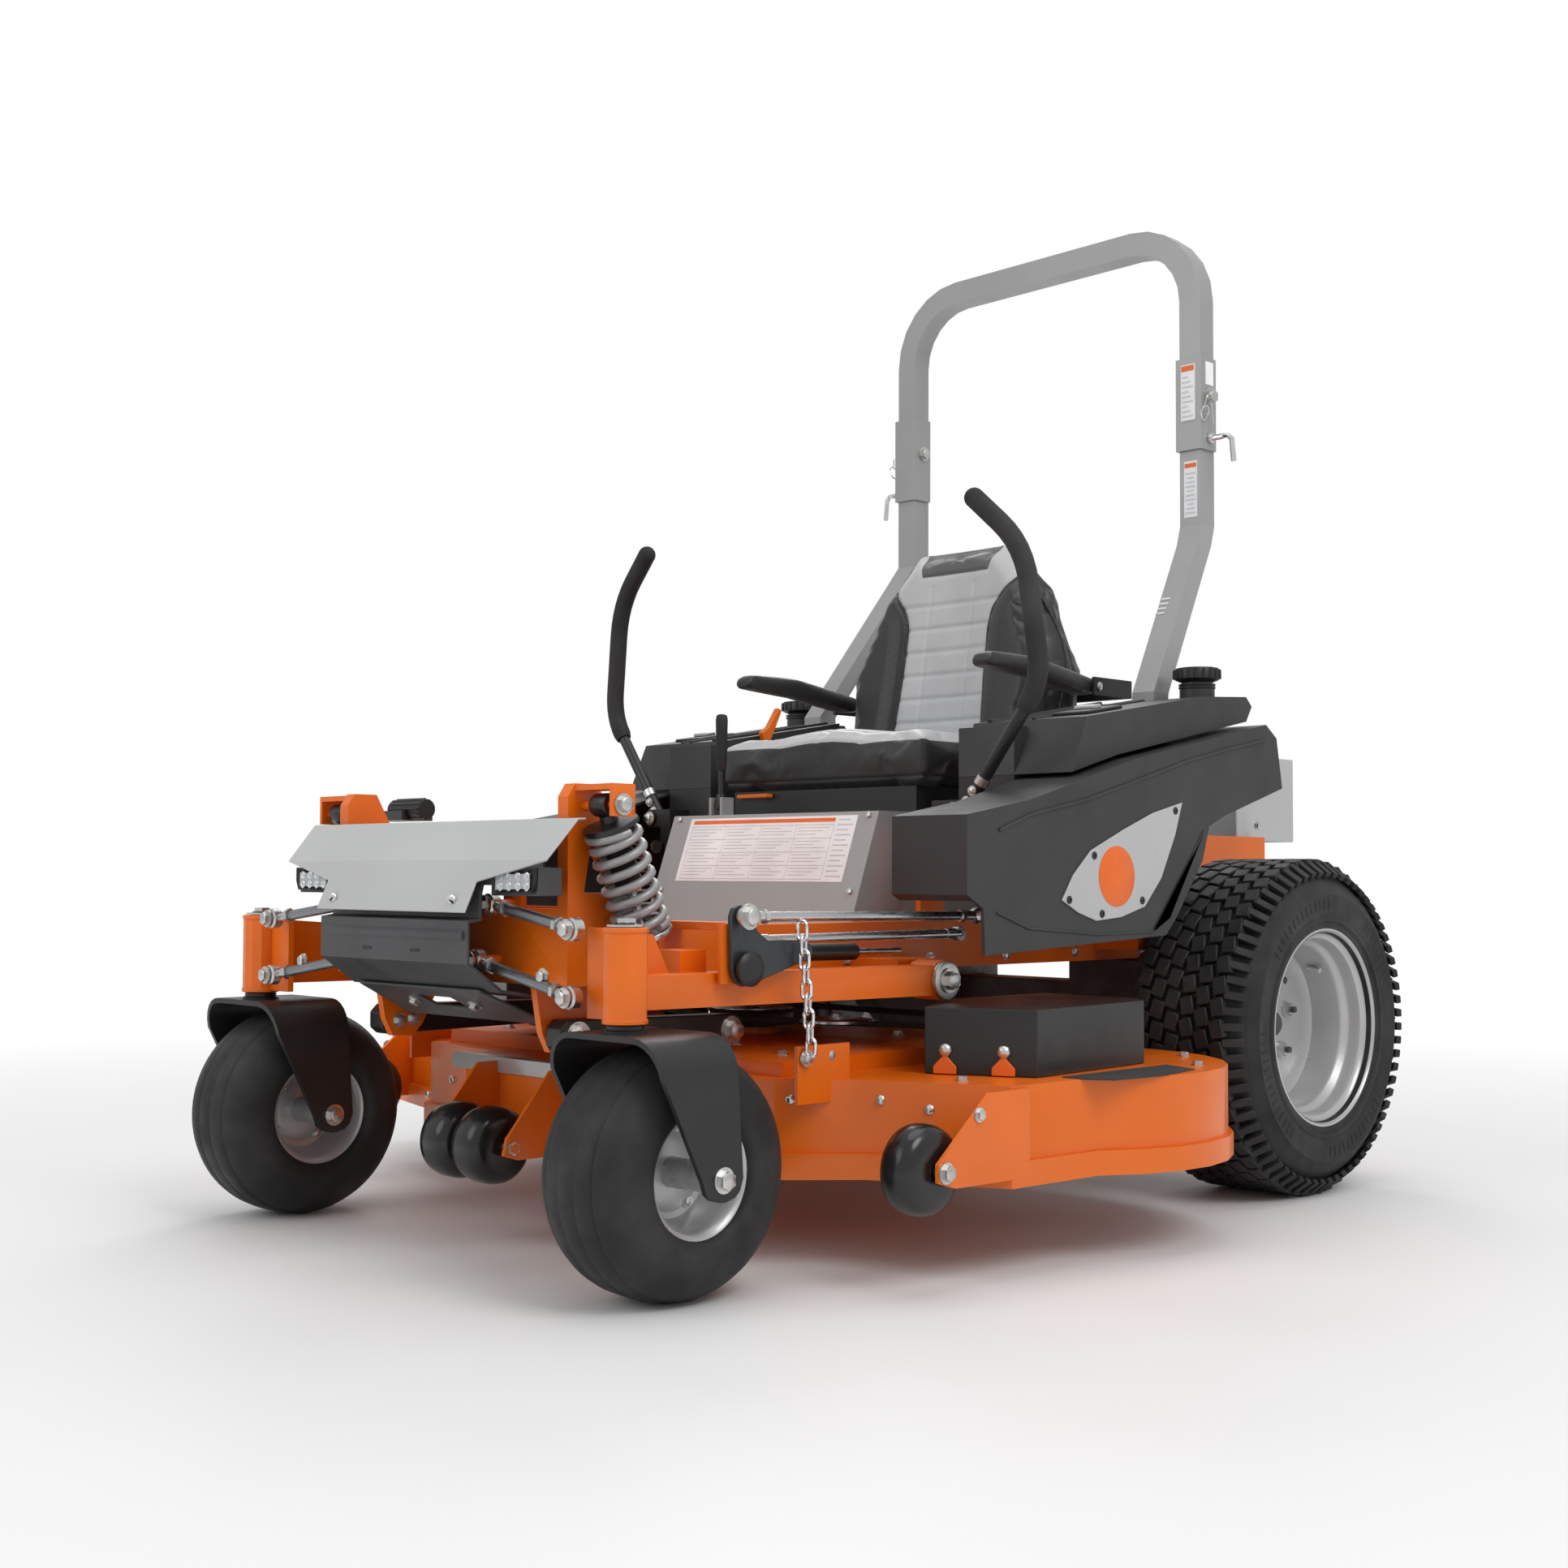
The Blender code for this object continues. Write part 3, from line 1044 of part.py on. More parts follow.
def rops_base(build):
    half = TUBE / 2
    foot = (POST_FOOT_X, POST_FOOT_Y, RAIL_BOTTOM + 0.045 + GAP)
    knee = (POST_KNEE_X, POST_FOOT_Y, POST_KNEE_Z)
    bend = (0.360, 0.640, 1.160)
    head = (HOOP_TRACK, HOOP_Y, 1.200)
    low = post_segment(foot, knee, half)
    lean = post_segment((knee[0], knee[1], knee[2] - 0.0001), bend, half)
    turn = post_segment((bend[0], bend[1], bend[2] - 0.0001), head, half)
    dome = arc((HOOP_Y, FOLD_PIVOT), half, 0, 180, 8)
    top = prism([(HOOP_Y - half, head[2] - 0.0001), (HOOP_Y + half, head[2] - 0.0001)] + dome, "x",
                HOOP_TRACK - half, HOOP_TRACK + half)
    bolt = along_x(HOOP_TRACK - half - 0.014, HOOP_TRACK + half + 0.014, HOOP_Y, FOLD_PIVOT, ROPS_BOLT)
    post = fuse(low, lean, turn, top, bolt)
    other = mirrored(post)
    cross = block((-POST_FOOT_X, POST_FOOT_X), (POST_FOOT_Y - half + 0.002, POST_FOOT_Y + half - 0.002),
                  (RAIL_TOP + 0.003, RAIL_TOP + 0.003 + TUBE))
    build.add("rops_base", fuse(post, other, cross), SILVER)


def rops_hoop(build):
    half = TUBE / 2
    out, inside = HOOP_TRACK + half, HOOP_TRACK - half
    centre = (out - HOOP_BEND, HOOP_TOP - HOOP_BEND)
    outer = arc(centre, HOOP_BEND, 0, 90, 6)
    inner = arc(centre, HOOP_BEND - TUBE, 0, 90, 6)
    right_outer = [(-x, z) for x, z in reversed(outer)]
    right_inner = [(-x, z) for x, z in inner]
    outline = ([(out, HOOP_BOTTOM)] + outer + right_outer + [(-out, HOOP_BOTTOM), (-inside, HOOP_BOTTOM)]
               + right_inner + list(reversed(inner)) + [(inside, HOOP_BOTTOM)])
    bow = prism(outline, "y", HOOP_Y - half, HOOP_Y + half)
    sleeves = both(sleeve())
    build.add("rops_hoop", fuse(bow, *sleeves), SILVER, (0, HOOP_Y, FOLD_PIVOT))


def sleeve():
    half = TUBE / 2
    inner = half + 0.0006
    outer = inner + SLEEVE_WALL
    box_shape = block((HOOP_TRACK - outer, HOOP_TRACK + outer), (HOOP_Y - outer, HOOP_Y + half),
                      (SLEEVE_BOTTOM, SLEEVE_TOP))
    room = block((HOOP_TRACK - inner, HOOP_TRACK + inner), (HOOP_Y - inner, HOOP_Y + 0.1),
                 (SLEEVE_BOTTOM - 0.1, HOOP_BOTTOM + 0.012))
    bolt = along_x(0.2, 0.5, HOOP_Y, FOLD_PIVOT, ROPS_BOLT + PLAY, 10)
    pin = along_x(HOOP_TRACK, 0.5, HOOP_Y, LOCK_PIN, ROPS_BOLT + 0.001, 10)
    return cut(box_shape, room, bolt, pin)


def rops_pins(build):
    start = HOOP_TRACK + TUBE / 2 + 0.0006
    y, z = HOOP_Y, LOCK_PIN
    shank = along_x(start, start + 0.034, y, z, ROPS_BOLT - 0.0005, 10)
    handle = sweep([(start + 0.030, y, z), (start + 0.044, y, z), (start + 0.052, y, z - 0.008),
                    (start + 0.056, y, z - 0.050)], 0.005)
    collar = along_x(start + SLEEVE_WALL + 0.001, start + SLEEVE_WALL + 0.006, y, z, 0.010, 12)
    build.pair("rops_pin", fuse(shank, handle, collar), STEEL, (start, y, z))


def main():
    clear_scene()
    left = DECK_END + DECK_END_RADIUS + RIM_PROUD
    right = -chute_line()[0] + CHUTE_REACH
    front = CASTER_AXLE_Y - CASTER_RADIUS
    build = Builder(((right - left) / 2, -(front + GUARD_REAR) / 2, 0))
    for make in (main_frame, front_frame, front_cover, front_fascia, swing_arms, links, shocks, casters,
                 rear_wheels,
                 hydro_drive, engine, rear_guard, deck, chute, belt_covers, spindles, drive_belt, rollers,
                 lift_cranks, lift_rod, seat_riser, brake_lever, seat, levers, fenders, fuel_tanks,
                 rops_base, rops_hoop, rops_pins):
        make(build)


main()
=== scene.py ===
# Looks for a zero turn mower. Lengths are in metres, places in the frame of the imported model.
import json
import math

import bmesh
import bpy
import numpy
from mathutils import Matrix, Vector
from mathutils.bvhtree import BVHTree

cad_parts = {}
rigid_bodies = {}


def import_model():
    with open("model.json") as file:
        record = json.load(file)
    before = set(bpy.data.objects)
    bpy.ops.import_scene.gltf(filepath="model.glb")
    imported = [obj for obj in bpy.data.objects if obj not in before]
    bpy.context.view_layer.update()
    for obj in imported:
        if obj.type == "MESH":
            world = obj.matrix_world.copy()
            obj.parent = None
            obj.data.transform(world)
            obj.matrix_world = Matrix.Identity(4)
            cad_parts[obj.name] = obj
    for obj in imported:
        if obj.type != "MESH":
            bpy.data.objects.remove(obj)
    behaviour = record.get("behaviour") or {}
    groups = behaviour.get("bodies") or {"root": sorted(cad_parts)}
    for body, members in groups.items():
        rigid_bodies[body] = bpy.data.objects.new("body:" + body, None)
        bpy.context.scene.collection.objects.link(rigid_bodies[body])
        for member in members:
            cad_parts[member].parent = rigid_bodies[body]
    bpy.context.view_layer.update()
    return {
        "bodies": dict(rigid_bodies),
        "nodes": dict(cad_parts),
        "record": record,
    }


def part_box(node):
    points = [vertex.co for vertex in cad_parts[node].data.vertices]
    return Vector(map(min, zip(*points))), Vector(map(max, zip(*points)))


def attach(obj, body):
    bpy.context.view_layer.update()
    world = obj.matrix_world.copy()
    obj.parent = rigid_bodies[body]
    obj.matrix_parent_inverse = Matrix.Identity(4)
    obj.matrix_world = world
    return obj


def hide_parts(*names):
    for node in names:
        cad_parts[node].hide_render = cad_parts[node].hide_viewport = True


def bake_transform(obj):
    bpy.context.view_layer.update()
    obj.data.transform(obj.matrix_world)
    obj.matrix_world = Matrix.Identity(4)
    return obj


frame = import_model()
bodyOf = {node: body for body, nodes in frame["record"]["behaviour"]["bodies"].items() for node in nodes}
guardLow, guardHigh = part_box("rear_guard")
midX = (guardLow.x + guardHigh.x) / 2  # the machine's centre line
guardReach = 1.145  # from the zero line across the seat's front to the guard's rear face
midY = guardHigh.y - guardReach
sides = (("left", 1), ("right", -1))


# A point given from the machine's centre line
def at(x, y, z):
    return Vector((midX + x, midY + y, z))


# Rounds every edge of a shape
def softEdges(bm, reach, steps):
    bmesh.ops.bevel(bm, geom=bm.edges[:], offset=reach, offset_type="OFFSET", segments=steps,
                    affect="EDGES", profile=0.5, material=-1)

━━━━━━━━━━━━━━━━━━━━

# INSTRUCTIONS FOR THE TASK
Look back at the data above. Transcribe exactly the lines starting at the line that contains "for make in" and ending at the line that contains "before = set(bpy.data.objects)".

# WORKED SOLUTION
    for make in (main_frame, front_frame, front_cover, front_fascia, swing_arms, links, shocks, casters,
                 rear_wheels,
                 hydro_drive, engine, rear_guard, deck, chute, belt_covers, spindles, drive_belt, rollers,
                 lift_cranks, lift_rod, seat_riser, brake_lever, seat, levers, fenders, fuel_tanks,
                 rops_base, rops_hoop, rops_pins):
        make(build)


main()
=== scene.py ===
# Looks for a zero turn mower. Lengths are in metres, places in the frame of the imported model.
import json
import math

import bmesh
import bpy
import numpy
from mathutils import Matrix, Vector
from mathutils.bvhtree import BVHTree

cad_parts = {}
rigid_bodies = {}


def import_model():
    with open("model.json") as file:
        record = json.load(file)
    before = set(bpy.data.objects)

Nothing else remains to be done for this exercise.